Interesting Stories From the Americas

  • The White House announced President Obama and Panamanian President Martinelli will meet for the first time in Washington on Thursday, April 28th.  Check out today's special section about LatAm trade issues in  FT.
  • The long-awaited rules defining who can travel freely to Cuba were released last week by the Department of Treasury. The Miami Herald has all the details and full report. 
  • LatAm Dispatch reported that Venezuela has withdrawn its membership from the Andean Community of Nations. Chavez left the group because Peru and Colombia negotiated trade agreements with the US. Venezuela had expected to be a full member of Mercosur by this time. However, that membership remains held up by the Paraguayan Congress. Bloggings by Boz put out a short analysis on how this move is a step backwards for regional integration:

The move, officially announced five years ago, eliminates a number of trade benefits between Venezuela and the other CAN members (Colombia, Ecuador, Peru, Bolivia). However, Venezuela is working on temporary bilateral agreements with Colombia and Peru and already has agreements through ALBA with Bolivia and Ecuador.Interestingly, the only other country to withdraw from CAN was Chile under Pinochet in 1976. Pinochet complained that Chile's economic policy was incompatible with the other countries in the organization.

Medellín's reinvention holds potentially important lessons not only for the drug war in Mexico, but also for everyone else. Over the past generation, Americans have grown cynical about grand experiments in urban planning and other sweeping social-policy programs. But for most of the world's population, consumed with the necessities of day-to-day existence, getting social services right matters a lot more than ideology, as populist autocrats like Hugo Chávez and Islamist groups like Hamas and Hezbollah have figured out. Think government can't deliver smart, intelligent urban design that changes lives? Travel to Medellín, and it's hard to remember why it is that Americans have given up trying.

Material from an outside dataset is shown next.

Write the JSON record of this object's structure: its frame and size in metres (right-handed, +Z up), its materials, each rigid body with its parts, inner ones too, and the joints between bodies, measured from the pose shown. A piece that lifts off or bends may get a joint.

  • An awesome LA Times article takes a look at Mexico, where The richest man on the planet lives, as do millions of people existing below the poverty line. However, wealthy and poor constantly intersect, “entangled in a routine of mutual sustenance.”
  • Peruvian presidential candidate Ollanta Humala--who's leading the polls--promised to respect the ‘signed’ FTAs, but claimed the right to revise certain clauses within a judicial framework. Eric Farnsworth from the Council of the Americas explores the already existing debate ‘whether Humala, should he indeed be elected, will be a Peruvian version of former Brazilian President Luiz Inácio Lula da Silva or a Chávez acolyte, or perhaps some sort of hybrid nationalist.’